Merge fields in emails
When using the Send Email action, insert merge fields like {company_name}, {contact_name}, or {opportunity_value} into your email template. These fields are automatically populated with data from the triggering record when the email is sent.

Condition Types

Conditions control whether a workflow's actions should execute.

Conditions are optional filters that evaluate the triggering record before actions run. If the conditions are not met, the workflow skips its actions for that particular trigger event. Use conditions to target your automations precisely.

Available Conditions

  • Field Equals— Checks if a field on the triggering record matches a specific value. For example, only run when Status equals "Active" or Type equals "Customer".
  • Field Contains— Checks if a text field contains a specific substring. Useful for matching partial values in names, descriptions, or notes.
  • Date Comparisons— Evaluates date fields against relative or absolute values. For example, only run when the Next Follow-up date is within the next 7 days, or when the Created Date is more than 30 days ago.
  • Numeric Comparisons— Checks if a numeric field is greater than, less than, or equal to a threshold. Use this for value-based routing (e.g., only trigger when the opportunity value exceeds $10,000).
  • Is Empty / Is Not Empty— Checks whether a field has a value. Useful for ensuring required data exists before sending an email or creating a task.

AND / OR Logic

Combine multiple conditions with logical operators.

When you add multiple conditions to a workflow, you can combine them using AND or OR logic to create precise targeting rules.

AND Logic

All conditions must be true for the workflow to execute. Use AND when you need every criterion to be met. For example: Type equals "Customer" AND Status equals "Active" ensures the workflow only runs for active customers.

OR Logic

At least one condition must be true for the workflow to execute. Use OR when any of several criteria should trigger the workflow. For example: Priority equals "High" OR Value is greater than $50,000.

Combining AND and OR
You can nest AND and OR groups to build complex condition logic. For example: (Type equals "Customer" AND Status equals "Active") OR (Priority equals "High"). This runs the workflow for all active customers and any high-priority records regardless of type.

Action Ordering and Chaining

Control the sequence in which actions execute.

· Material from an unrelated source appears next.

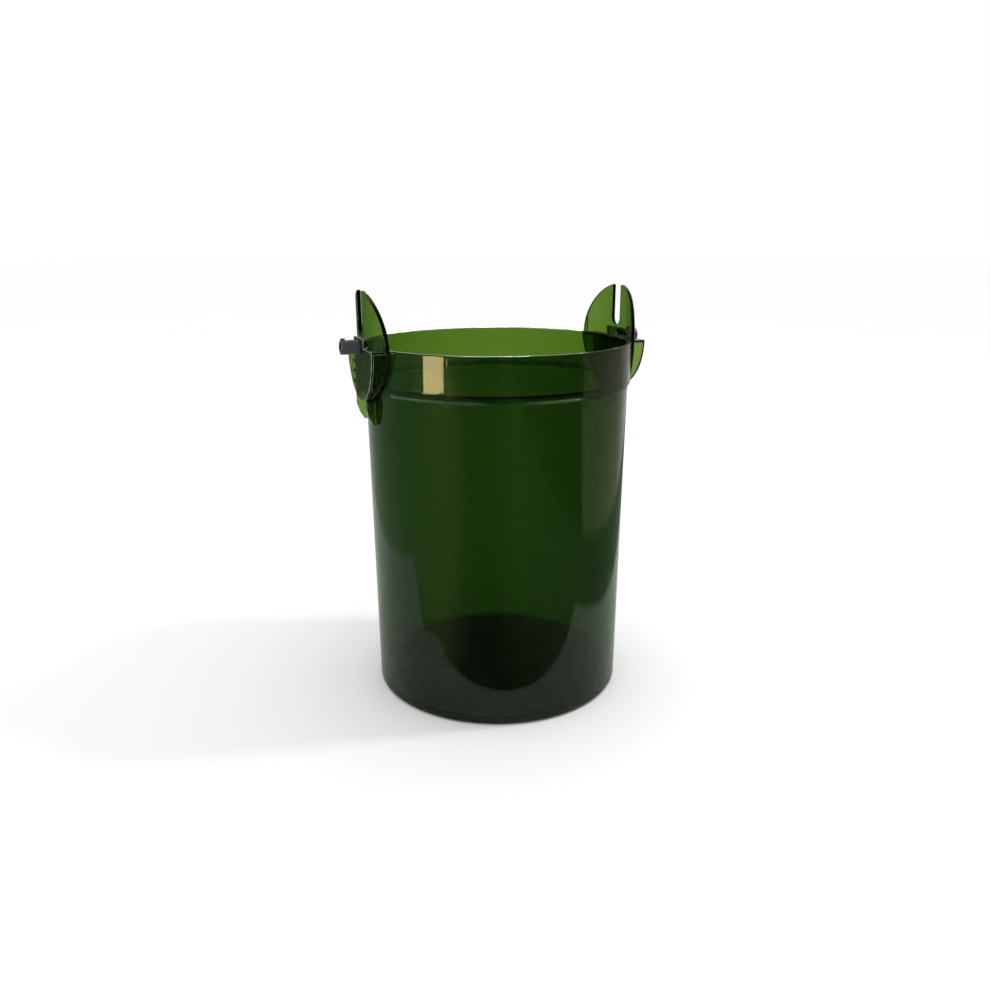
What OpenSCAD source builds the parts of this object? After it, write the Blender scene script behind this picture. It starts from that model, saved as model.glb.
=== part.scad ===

Actions in a workflow execute sequentially from top to bottom. The order matters because earlier actions can affect the data that later actions use. For example, an "Update Field Value" action that sets a status should come before a "Send Email" action that references that status in its template.

Reordering Actions

Drag and drop action blocks in the workflow builder to rearrange their execution order. The visual flow updates automatically to reflect the new sequence.

Action Chaining

Chain actions together to create multi-step automations. A common pattern is: Update Field Value (set status to "Onboarding") → Create Task (assign onboarding checklist) → Send Email (welcome message to the contact) → Send Notification (alert the account manager). Each action completes before the next one begins.

Action failures
If an action fails (e.g., an email cannot be sent because the recipient address is missing), the workflow logs the error and continues to the next action. Review the workflow execution history to identify and resolve failed actions.